The German Labour Service had not waited for the appeal of General Jodl to decree the mobilisation of civilian foreign workers. I am going to show the Tribunal how the Bureau of Compulsory Labour was established and organised in France, in Norway, in Belgium, and in Holland.

I should like to remind the Tribunal that in Denmark there was never any legal regulation for forced labour, and that this was carried out as a simple de facto measure.

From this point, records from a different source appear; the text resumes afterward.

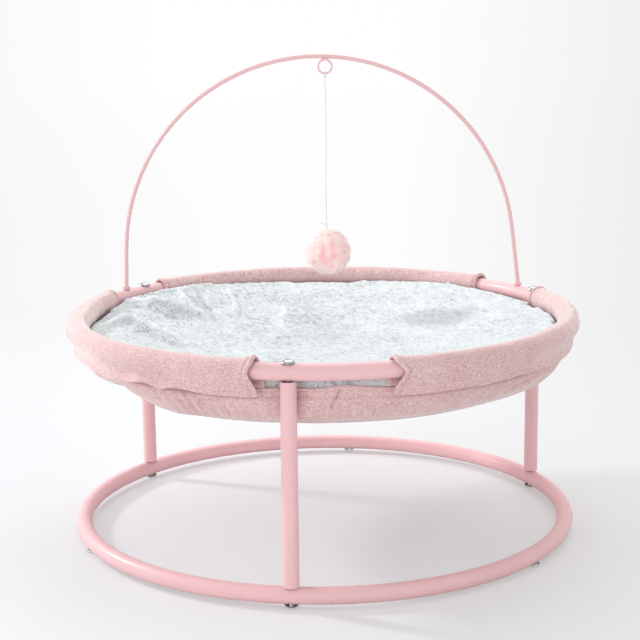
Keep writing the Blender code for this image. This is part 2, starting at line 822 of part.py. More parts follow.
def distance_to_line(point, line):
    """Least distance from a point to a line of points, seen from above."""
    nearest = math.inf
    for start, end in zip(line, line[1:]):
        along = end - start
        share = (point - start).dot(along) / along.length_squared
        nearest = min(nearest, (point - start - along * min(max(share, 0.0), 1.0)).length)
    return nearest


def pad_rim_drop(angle):
    """Drop of the plush edge below the ring's centre line."""
    return PAD_RIM_DROP - sum(rise * hump(angle, middle, w) for middle, rise, w in PAD_RIM_RISES)


def pad_top_drop(share, angle):
    """Drop of the pad's top below the ring at a share of its radius, with its soft folds."""
    rim_radius = RING_RADIUS - PAD_RIM_INSET
    sag = PAD_SAG * (1.0 - share**2) ** 1.1 + pad_rim_drop(angle) * share**6
    sag += PAD_RIM_DROP * (1.0 - share**6)
    here = ring_point(angle, rim_radius * share, 0.0)
    folds = 0.0
    for height, width, route in PAD_FOLDS:
        line = [ring_point(turn, rim_radius * reach, 0.0) for turn, reach in route]
        folds += height * math.exp(-((distance_to_line(here, line) / width) ** 2))
    at_rim = max(0.0, share - 0.86) / (1.0 - 0.86)
    return sag - folds * (1.0 - at_rim)


def build_pad(plush):
    """The plush pad: it lies on the sling and rises to a soft rim inside the flaps."""
    lying, lying_middle = sling_grid(CLOTH + SEAT_GAP)
    rim_radius = RING_RADIUS - PAD_RIM_INSET
    bottom = lying[4:]
    waist = UPPER_RING_Z - 0.42 * SLING_DEPTH
    side = [[ring_point(angle, rim_radius, waist) for angle in GRID_ANGLES]]
    for inset, under_edge in ((0.0, 0.0060), (0.0022, 0.0012)):
        row = []
        for angle in GRID_ANGLES:
            height = UPPER_RING_Z - pad_rim_drop(angle) - under_edge
            row.append(ring_point(angle, rim_radius - inset, height))
        side.append(row)
    top = []
    for share in (0.97, 0.88, 0.79, 0.69, 0.58, 0.44, 0.23):
        top.append(
            [
                ring_point(angle, rim_radius * share, UPPER_RING_Z - pad_top_drop(share, angle))
                for angle in GRID_ANGLES
            ]
        )
    outer = side[::-1] + bottom
    inner_middle = Vector((0, 0, UPPER_RING_Z - pad_top_drop(0.0, 0.0)))
    shape = bowl_shape(outer, lying_middle, top, inner_middle)
    add_object("plush_pad", shape, plush, (0, 0, 0), 80.0)


def strip_stack():
    """Room between the sling and a flap for the two fastening strips."""
    return 2 * STRIP_THICKNESS + 3 * SEAT_GAP


def flap_inner_line(drift):
    """Section of a flap's inner face, as (outward, up) pairs from the ring's centre line."""
    sling_inset = sling_outline()[0][0]
    hem_out = strip_stack() - sling_outline()[2][0]
    clear = TUBE_RADIUS + SEAT_GAP
    foot_up = SEAT_GAP - SLING_RIM_DROP
    line = [(-sling_inset, foot_up), (-sling_inset, foot_up + SEAT_GAP)]
    for turn in range(210, -31, -30):
        angle = math.radians(turn)
        line.append((clear * math.cos(angle), clear * math.sin(angle)))
    strip_top = HEM_DROP - STRIP_HEM_MARGIN - STRIP_HEIGHT
    line.append((hem_out + drift * 0.5, -strip_top + SEAT_GAP))
    line.append((hem_out + drift, -HEM_DROP - drift))
    return line


def offset_line(line, distance):
    """A line moved to its left by a distance."""
    moved = []
    for index, point in enumerate(line):
        before = Vector(line[max(index - 1, 0)])
        after = Vector(line[min(index + 1, len(line) - 1)])
        here = Vector(point)
        ways = []
        for way in (here - before, after - here):
            if way.length > 0:
                ways.append(way.normalized())
        mean = sum(ways, Vector((0.0, 0.0))).normalized()
        stretch = 1.0 / max(mean.dot(ways[0]), 0.5)
        moved.append((here.x - mean.y * distance * stretch, here.y + mean.x * distance * stretch))
    return moved


def span_angles(first, last):
    """Both ends of a span and the ring's own points between them."""
    apart = GRID_STEP / 20
    between = []
    for angle in GRID_ANGLES:
        for turned in (angle, angle - 360.0):
            if first + apart < turned < last - apart:
                between.append(turned)
    return [first, *sorted(between), last]


def end_reach(outward, up, flare):
    """Extra width of a flap's end, in degrees. It is narrowest at the ring's outer side."""
    over_ring, at_root, at_hem = flare
    if outward > 0 and up < 0:
        return at_hem * min(-up / HEM_DROP, 1.0)
    if outward > 0:
        return over_ring * min(up / TUBE_RADIUS, 1.0)
    below_top = min((TUBE_RADIUS - up) / (TUBE_RADIUS + SLING_RIM_DROP), 1.0)
    return over_ring + (at_root - over_ring) * max(below_top, 0.0)


def build_flap(name, linen):
    """A linen flap: up inside the ring, over it and down outside to its hem."""
    first_end, last_end = FLAP_ENDS[name]
    angles = span_angles(first_end[0], last_end[0])
    sections = []
    for angle in angles:
        pucker = 0.5 + 0.5 * wave(angle, 13, 1.2) * wave(angle, 5, 0.3)
        line = flap_inner_line(0.0016 * pucker)
        outline = line + offset_line(line, FLAP_CLOTH)[::-1]
        section = []
        for outward, up in outline:
            turned = angle
            if angle == angles[0]:
                turned -= end_reach(outward, up, first_end[1:])
            if angle == angles[-1]:
                turned += end_reach(outward, up, last_end[1:])
            section.append(ring_point(turned, RING_RADIUS + outward, UPPER_RING_Z + up))
        sections.append(section)
    add_object("flap_" + name, loft(sections), linen, (0, 0, 0), 60.0)


def build_strips(name, tape):
    """The loop strip on the sling and the hook strip in the flap that it closes with."""
    first_end, last_end = FLAP_ENDS[name]
    angles = span_angles(first_end[0] + STRIP_END_MARGIN, last_end[0] - STRIP_END_MARGIN)
    low = UPPER_RING_Z - HEM_DROP + STRIP_HEM_MARGIN
    sling_face = RING_RADIUS - sling_outline()[2][0]
    for label, layer in (("loop_strip_", 0), ("hook_strip_", 1)):
        inner = sling_face + SEAT_GAP + layer * (STRIP_THICKNESS + SEAT_GAP)
        outer = inner + STRIP_THICKNESS
        sections = []
        for angle in angles:
            sections.append(
                [
                    ring_point(angle, inner, low),
                    ring_point(angle, outer, low),
                    ring_point(angle, outer, low + STRIP_HEIGHT),
                    ring_point(angle, inner, low + STRIP_HEIGHT),
                ]
            )
        add_object(label + name, loft(sections), tape)


def build_bed():
    """Build every piece of the bed."""
    clear_scene()
    paint = make_finish("pink_paint", (0.81, 0.50, 0.53), 0.38)
    steel = make_finish("plated_steel", (0.72, 0.72, 0.73), 0.22, 1.0)
    clear_plastic = make_finish("clear_plastic", (0.86, 0.88, 0.87), 0.25)
    linen = make_finish("pink_linen", (0.72, 0.50, 0.50), 0.90)
    plush = make_finish("grey_plush", (0.76, 0.80, 0.82), 0.95)
    tape = make_finish("fastening_tape", (0.70, 0.46, 0.47), 0.95)
    fluff = make_finish("pompom_fluff", (0.90, 0.62, 0.62), 0.98)
    string_finish = make_finish("white_string", (0.85, 0.86, 0.86), 0.60)

    build_rings(paint)
    for index, name in enumerate(LEG_NAMES):
        build_leg(name, leg_angle(index), paint, steel)
    build_screws(steel)
    build_feet(clear_plastic)
    build_hoop(paint, steel)
    build_eyelet(paint)

    loop_pivot = add_pivot("loop_pivot", loop_pivot_point())
    toy_pivot = add_pivot("toy_pivot", upper_knot_point())
    build_loop(string_finish, loop_pivot)
    build_string(string_finish, toy_pivot)
    build_pompom(fluff, string_finish, toy_pivot)

    hang_from(toy_pivot, loop_pivot)

    build_sling(linen)
    build_pad(plush)
    for name in FLAP_ENDS:
        build_flap(name, linen)
        build_strips(name, tape)


build_bed()
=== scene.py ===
import json
import math
import random

import bmesh
import bpy
import numpy as np
from mathutils import Matrix, Vector, noise


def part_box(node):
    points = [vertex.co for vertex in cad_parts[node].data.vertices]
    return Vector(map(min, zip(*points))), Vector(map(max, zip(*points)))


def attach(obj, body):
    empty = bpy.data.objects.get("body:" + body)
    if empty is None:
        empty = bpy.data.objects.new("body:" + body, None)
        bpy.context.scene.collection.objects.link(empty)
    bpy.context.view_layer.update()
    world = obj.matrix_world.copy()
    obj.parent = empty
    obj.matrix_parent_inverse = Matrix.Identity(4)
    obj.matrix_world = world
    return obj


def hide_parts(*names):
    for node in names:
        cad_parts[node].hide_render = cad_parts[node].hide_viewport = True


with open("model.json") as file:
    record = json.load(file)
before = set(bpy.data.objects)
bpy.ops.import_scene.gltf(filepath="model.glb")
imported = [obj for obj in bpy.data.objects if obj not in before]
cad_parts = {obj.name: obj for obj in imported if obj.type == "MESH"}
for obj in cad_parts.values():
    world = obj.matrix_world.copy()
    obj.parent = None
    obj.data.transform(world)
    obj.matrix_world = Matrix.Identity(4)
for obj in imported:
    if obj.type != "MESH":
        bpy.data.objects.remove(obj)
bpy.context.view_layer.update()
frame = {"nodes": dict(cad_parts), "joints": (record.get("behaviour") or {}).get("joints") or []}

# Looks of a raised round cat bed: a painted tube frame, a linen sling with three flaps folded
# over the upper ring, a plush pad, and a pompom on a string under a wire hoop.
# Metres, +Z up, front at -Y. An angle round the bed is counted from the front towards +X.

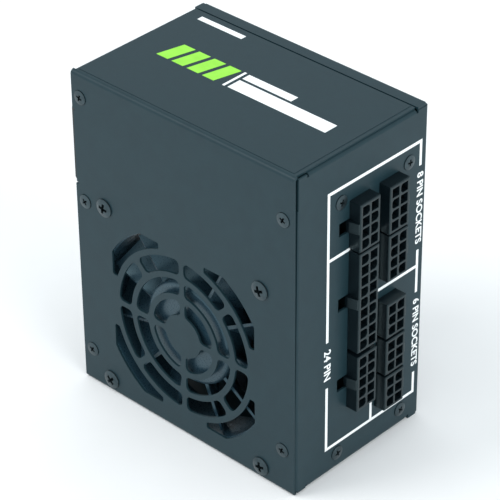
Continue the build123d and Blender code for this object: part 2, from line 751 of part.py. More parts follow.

I also wish to remind the Tribunal that the Bureau of Forced Labour was introduced in a special form in Luxembourg and in the French departments of Alsace and Lorraine. The occupation authorities incorporated the citizens of Luxembourg and the French citizens residing in the departments of Bas-Rhin, Haut-Rhin and Moselle, in the Labour Service of the Reich. This incorporation was carried out by ordinances of Gauleiter Simon and Gauleiter Wagner. The ordinances constitute an integral part of the Germanisation plan for territories of Luxembourg, Alsace and Lorraine. Their consequences surpass those of the measures of forced enrolment which were taken in other occupied territories. That is why I refer the Tribunal, on this point, to the explanation which will be given in the prosecution brief of M. Edgar Faure.

Two German texts of a general nature serve as a foundation for the legislation on forced labour in the occupied territories of Western Europe.